* _PROVIDED MATERIAL_:
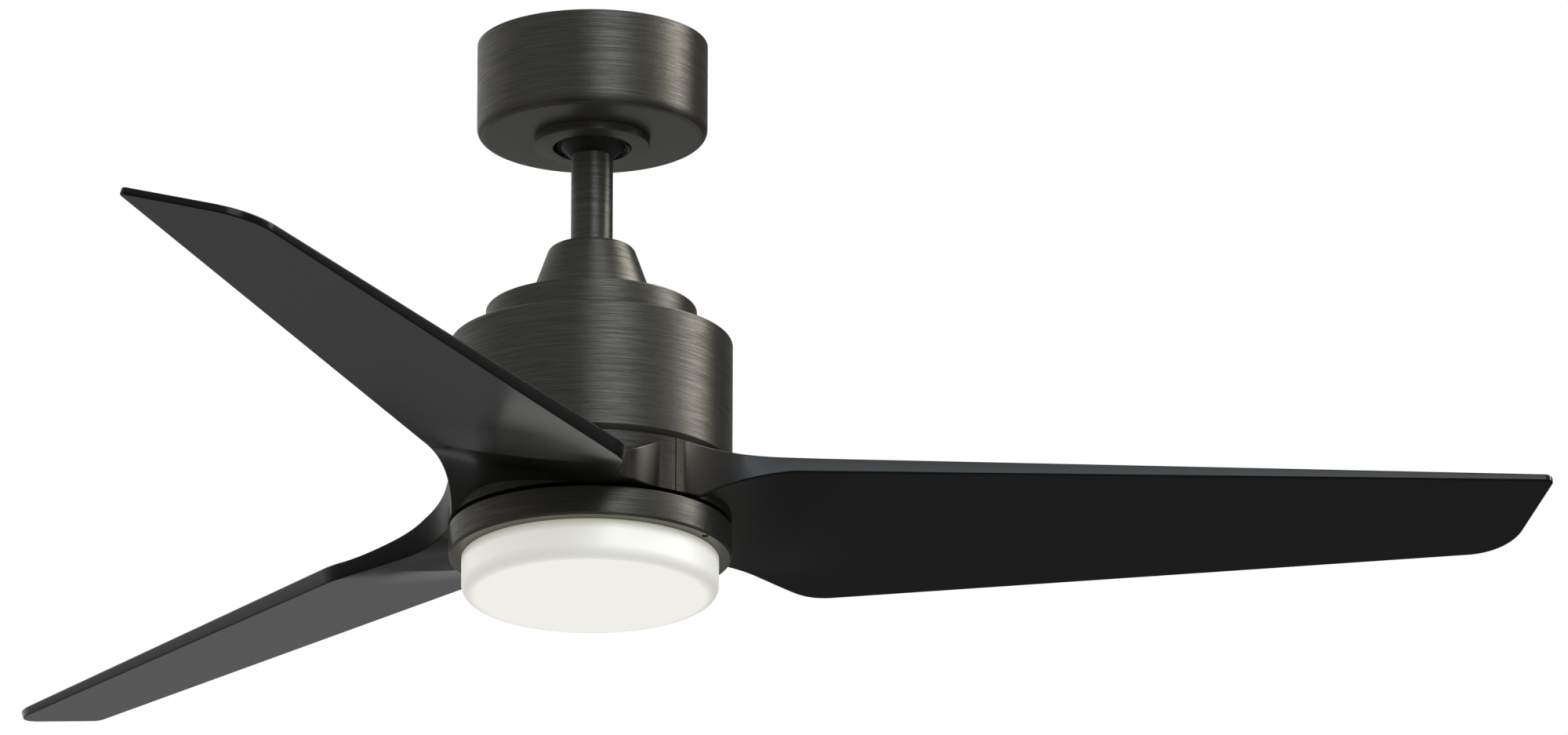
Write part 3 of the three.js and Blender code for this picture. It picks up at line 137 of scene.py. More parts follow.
def rounded(corners, steps=5):
    """Corner points (radius, height, rounding) in millimetres as a smooth line: each corner with a
    rounding becomes an arc that touches both of its sides."""
    line = []
    count = len(corners)
    for i, (r, z, size) in enumerate(corners):
        here = np.array([r, z], float)
        if size <= 0:
            line.append(here)
            continue
        before = np.array(corners[i - 1][:2], float) - here
        after = np.array(corners[(i + 1) % count][:2], float) - here
        before /= np.linalg.norm(before)
        after /= np.linalg.norm(after)
        half = math.acos(max(-1.0, min(1.0, float(before @ after)))) / 2
        reach = size / math.tan(half)
        middle = before + after
        centre = here + middle / np.linalg.norm(middle) * size / math.sin(half)
        start = here + before * reach - centre
        end = here + after * reach - centre
        first = math.atan2(start[1], start[0])
        turn = (math.atan2(end[1], end[0]) - first + math.pi) % (2 * math.pi) - math.pi
        for k in range(steps + 1):
            a = first + turn * k / steps
            line.append(centre + size * np.array([math.cos(a), math.sin(a)]))
    return np.array(line)


def smooth(mesh):
    """Shades a mesh smooth, except where its faces meet at a sharp angle."""
    mesh.polygons.foreach_set("use_smooth", np.ones(len(mesh.polygons), bool))
    mesh.set_sharp_from_angle(angle=math.radians(32))


def add_object(name, held):
    """An object in the scene that holds a mesh, a lamp or a camera."""
    made = bpy.data.objects.new(name, held)
    bpy.context.scene.collection.objects.link(made)
    return made


def finish_mesh(name, points, faces):
    """A smooth mesh object from points in metres."""
    mesh = bpy.data.meshes.new(name)
    mesh.from_pydata(points.tolist(), [], faces)
    mesh.validate()
    smooth(mesh)
    return add_object(name, mesh)


def turned(name, line, around=192):
    """A surface of revolution about +Z. Point (i, j) is at the angle i of an even round and at the
    profile's radius and height j, in millimetres. A profile that leaves the axis and comes back
    to it is closed by two fans, and any other closes on itself."""
    closed = line[0][0] > 1e-9 or line[-1][0] > 1e-9
    ring = line if closed else line[1:-1]
    angle = np.arange(around) * 2 * math.pi / around
    x = np.outer(np.cos(angle), ring[:, 0])
    y = np.outer(np.sin(angle), ring[:, 0])
    z = np.outer(np.ones(around), ring[:, 1])
    points = np.stack([x, y, z], -1).reshape(-1, 3)
    count = len(ring)
    spans = count if closed else count - 1
    i, j = np.meshgrid(np.arange(around), np.arange(spans), indexing="ij")
    here = (i * count + j).ravel()
    up = (i * count + (j + 1) % count).ravel()
    on = (((i + 1) % around) * count + j).ravel()
    on_up = (((i + 1) % around) * count + (j + 1) % count).ravel()
    faces = np.stack([here, on, on_up, up], -1).tolist()
    if not closed:
        first, last = len(points), len(points) + 1
        points = np.vstack([points, [[0, 0, line[0][1]], [0, 0, line[-1][1]]]])
        k = np.arange(around)
        low, high = k * count, k * count + count - 1
        low_on, high_on = np.roll(low, -1), np.roll(high, -1)
        faces += np.stack([np.full(around, first), low_on, low], -1).tolist()
        faces += np.stack([np.full(around, last), high, high_on], -1).tolist()
    r, height = line[:, 0], line[:, 1]
    area = np.dot(r, np.roll(height, -1)) - np.dot(np.roll(r, -1), height)
    if area < 0:
        faces = [face[::-1] for face in faces]
    return finish_mesh(name, points / 1000, faces)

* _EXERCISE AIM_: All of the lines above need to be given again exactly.

* _OUTPUT OF THE EXERCISE_:
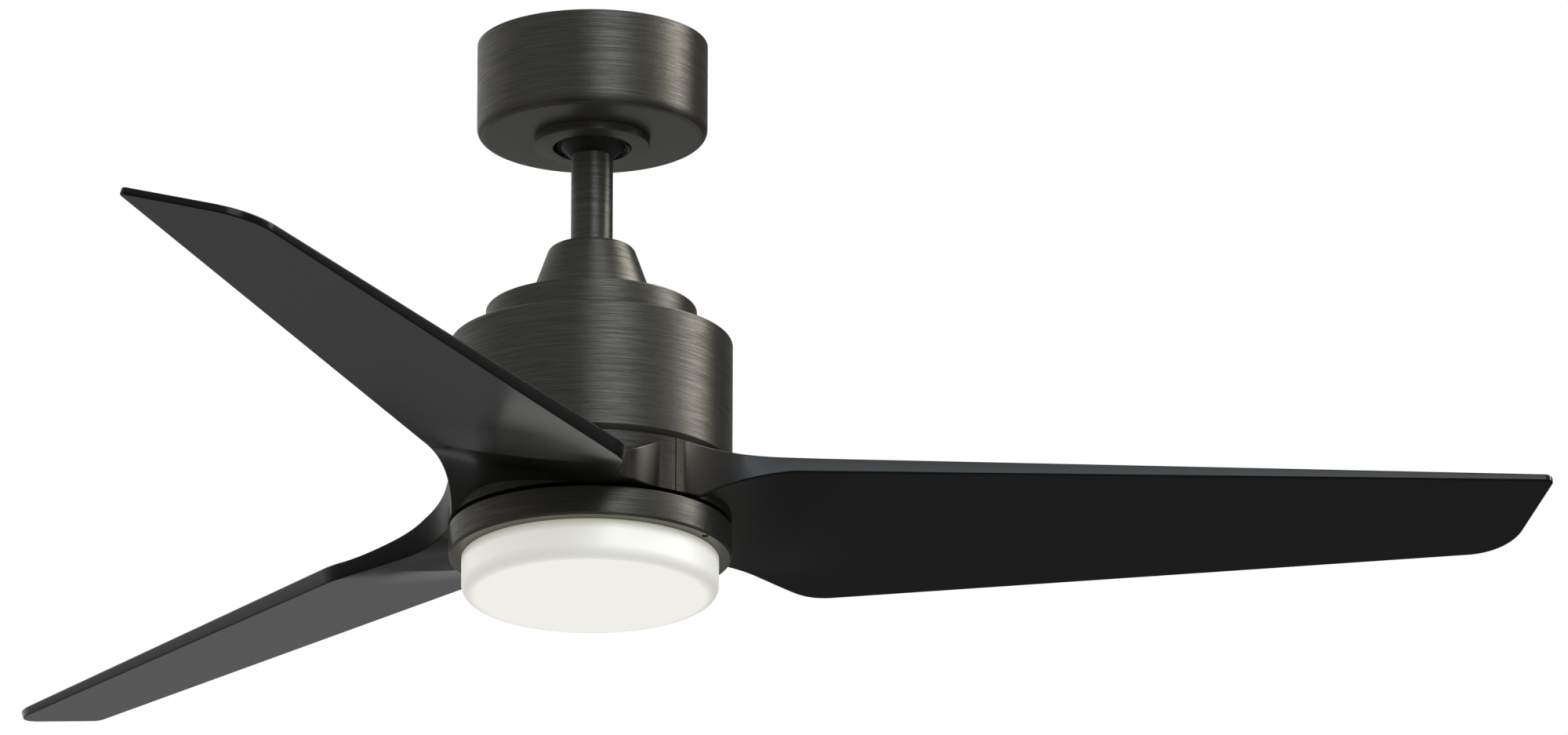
Write part 3 of the three.js and Blender code for this picture. It picks up at line 137 of scene.py. More parts follow.
def rounded(corners, steps=5):
    """Corner points (radius, height, rounding) in millimetres as a smooth line: each corner with a
    rounding becomes an arc that touches both of its sides."""
    line = []
    count = len(corners)
    for i, (r, z, size) in enumerate(corners):
        here = np.array([r, z], float)
        if size <= 0:
            line.append(here)
            continue
        before = np.array(corners[i - 1][:2], float) - here
        after = np.array(corners[(i + 1) % count][:2], float) - here
        before /= np.linalg.norm(before)
        after /= np.linalg.norm(after)
        half = math.acos(max(-1.0, min(1.0, float(before @ after)))) / 2
        reach = size / math.tan(half)
        middle = before + after
        centre = here + middle / np.linalg.norm(middle) * size / math.sin(half)
        start = here + before * reach - centre
        end = here + after * reach - centre
        first = math.atan2(start[1], start[0])
        turn = (math.atan2(end[1], end[0]) - first + math.pi) % (2 * math.pi) - math.pi
        for k in range(steps + 1):
            a = first + turn * k / steps
            line.append(centre + size * np.array([math.cos(a), math.sin(a)]))
    return np.array(line)


def smooth(mesh):
    """Shades a mesh smooth, except where its faces meet at a sharp angle."""
    mesh.polygons.foreach_set("use_smooth", np.ones(len(mesh.polygons), bool))
    mesh.set_sharp_from_angle(angle=math.radians(32))


def add_object(name, held):
    """An object in the scene that holds a mesh, a lamp or a camera."""
    made = bpy.data.objects.new(name, held)
    bpy.context.scene.collection.objects.link(made)
    return made


def finish_mesh(name, points, faces):
    """A smooth mesh object from points in metres."""
    mesh = bpy.data.meshes.new(name)
    mesh.from_pydata(points.tolist(), [], faces)
    mesh.validate()
    smooth(mesh)
    return add_object(name, mesh)


def turned(name, line, around=192):
    """A surface of revolution about +Z. Point (i, j) is at the angle i of an even round and at the
    profile's radius and height j, in millimetres. A profile that leaves the axis and comes back
    to it is closed by two fans, and any other closes on itself."""
    closed = line[0][0] > 1e-9 or line[-1][0] > 1e-9
    ring = line if closed else line[1:-1]
    angle = np.arange(around) * 2 * math.pi / around
    x = np.outer(np.cos(angle), ring[:, 0])
    y = np.outer(np.sin(angle), ring[:, 0])
    z = np.outer(np.ones(around), ring[:, 1])
    points = np.stack([x, y, z], -1).reshape(-1, 3)
    count = len(ring)
    spans = count if closed else count - 1
    i, j = np.meshgrid(np.arange(around), np.arange(spans), indexing="ij")
    here = (i * count + j).ravel()
    up = (i * count + (j + 1) % count).ravel()
    on = (((i + 1) % around) * count + j).ravel()
    on_up = (((i + 1) % around) * count + (j + 1) % count).ravel()
    faces = np.stack([here, on, on_up, up], -1).tolist()
    if not closed:
        first, last = len(points), len(points) + 1
        points = np.vstack([points, [[0, 0, line[0][1]], [0, 0, line[-1][1]]]])
        k = np.arange(around)
        low, high = k * count, k * count + count - 1
        low_on, high_on = np.roll(low, -1), np.roll(high, -1)
        faces += np.stack([np.full(around, first), low_on, low], -1).tolist()
        faces += np.stack([np.full(around, last), high, high_on], -1).tolist()
    r, height = line[:, 0], line[:, 1]
    area = np.dot(r, np.roll(height, -1)) - np.dot(np.roll(r, -1), height)
    if area < 0:
        faces = [face[::-1] for face in faces]
    return finish_mesh(name, points / 1000, faces)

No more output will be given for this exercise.